Noise-Induced OscillationsThe random sampling of single samples leads to noisy gradient estimates, causing the parameter updates to oscillate around the optimal value \(\theta_*\). To mitigate this, a decaying learning rate is often used:\(\alpha_t = \frac{\alpha_0}{\sqrt{t}} \quad \text{or} \quad \alpha_t = \frac{\alpha_0}{1 + \lambda t}\)Where \(\alpha_0\) is the initial learning rate, t is the iteration, and \(\lambda\) is a decay coefficient. A decaying learning rate reduces oscillations over time and helps the algorithm converge to the minimum.
Escaping Local MinimaThe noise in SGD gradients can help the model escape shallow local minima and saddle points—an advantage over BGD, which may get stuck in suboptimal solutions for non-convex loss functions (common in deep learning).

III. SGD with Momentum

Standard SGD suffers from slow convergence in regions with elongated loss function valleys. SGD with Momentum addresses this by adding a velocity term that accumulates gradients from previous iterations, mimicking physical inertia:

\(v_{t+1} = \gamma v_t + \nabla_{\theta} L(\theta_t; x_i, y_i)\)

\(\theta_{t+1} = \theta_t – \alpha \cdot v_{t+1}\)

Where \(\gamma\) (momentum coefficient, typically 0.9) controls the contribution of past gradients.

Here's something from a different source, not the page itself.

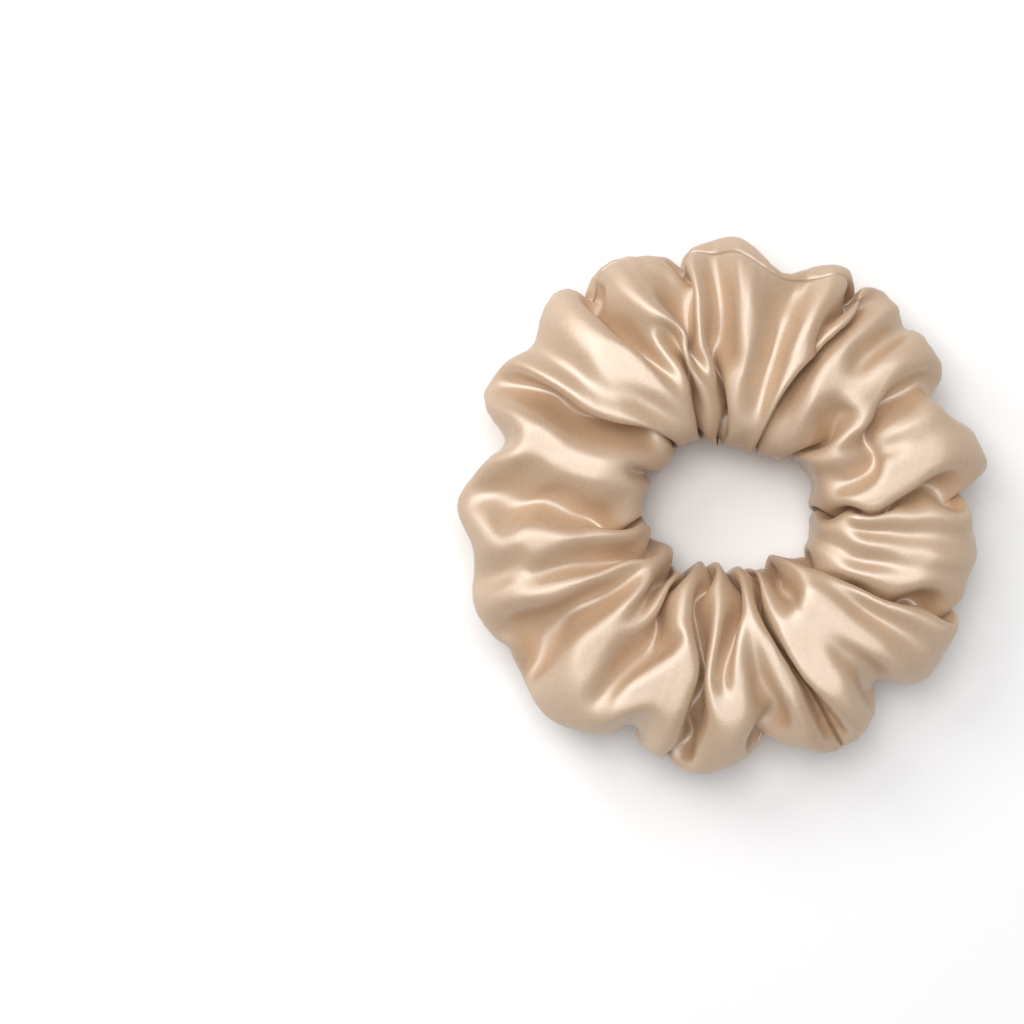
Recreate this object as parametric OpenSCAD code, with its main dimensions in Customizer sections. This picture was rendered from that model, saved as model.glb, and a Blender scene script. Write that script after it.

Momentum accelerates convergence in the direction of consistent gradients and dampens oscillations.

IV. Implementation Example (Python with PyTorch)

Below is a minimal implementation of SGD for training a simple neural network on the MNIST dataset:

python

运行

import torch
import torch.nn as nn
import torch.optim as optim
from torchvision import datasets, transforms

# Define a simple fully-connected neural network
class SimpleNN(nn.Module):
    def __init__(self):
        super(SimpleNN, self).__init__()
        self.fc1 = nn.Linear(784, 256)
        self.fc2 = nn.Linear(256, 10)
        self.relu = nn.ReLU()

    def forward(self, x):
        x = x.view(-1, 784)  # Flatten 28x28 images to 784-dimensional vectors
        x = self.relu(self.fc1(x))
        x = self.fc2(x)
        return x

# Data preprocessing
transform = transforms.Compose([
    transforms.ToTensor(),
    transforms.Normalize((0.1307,), (0.3081,))
])

# Load MNIST dataset
train_dataset = datasets.MNIST('./data', train=True, download=True, transform=transform)
train_loader = torch.utils.data.DataLoader(train_dataset, batch_size=1, shuffle=True)  # Batch size = 1 for SGD

# Initialize model, loss function, and SGD optimizer with momentum
model = SimpleNN()
criterion = nn.CrossEntropyLoss()
optimizer = optim.SGD(model.parameters(), lr=0.01, momentum=0.9)

# Training loop (SGD)
num_epochs = 5
model.train()
for epoch in range(num_epochs):
    running_loss = 0.0
    for i, (data, target) in enumerate(train_loader):
        # Zero the parameter gradients
        optimizer.zero_grad()
        # Forward pass
        outputs = model(data)
        loss = criterion(outputs, target)
        # Backward pass (compute gradient for the single sample)
        loss.backward()
        # Update parameters (SGD step)
        optimizer.step()
        # Accumulate loss
        running_loss += loss.item()
        # Print statistics every 1000 samples
        if (i + 1) % 1000 == 0:
            print(f'Epoch [{epoch+1}/{num_epochs}], Step [{i+1}/{len(train_loader)}], Loss: {running_loss/1000:.4f}')
            running_loss = 0.0

print('Finished Training')

V. Advantages and Limitations

Advantages

Computational Efficiency: SGD requires minimal computation per iteration, making it suitable for large datasets that cannot fit into memory.
Fast Initial Convergence: SGD updates parameters frequently, leading to rapid progress in the early stages of training.
Robustness to Local Minima: Noise in gradients helps escape shallow local minima, which is critical for training deep neural networks.

Limitations

Noisy Gradients: The approximate gradient estimates cause oscillations, slowing down convergence near the optimal point.
Sensitivity to Learning Rate: A fixed learning rate may lead to either slow convergence (too small) or divergence (too large).
Poor Scalability for Parallel Computing: SGD processes one sample at a time, which cannot leverage the parallel processing capabilities of modern GPUs as effectively as mini-batch gradient descent.

VI. Practical Tips

Combine with Momentum: Always use SGD with momentum (\(\gamma = 0.9\)) to reduce oscillations and accelerate convergence.

Use Mini-Batch SGD in Practice: For most deep learning tasks, mini-batch gradient descent (a hybrid of SGD and BGD, using small batches of 16–256 samples) is preferred over pure SGD, as it balances speed and stability.

Tune the Learning Rate: Start with a moderate initial learning rate (e.g., 0.01) and use a learning rate scheduler to decay it over time.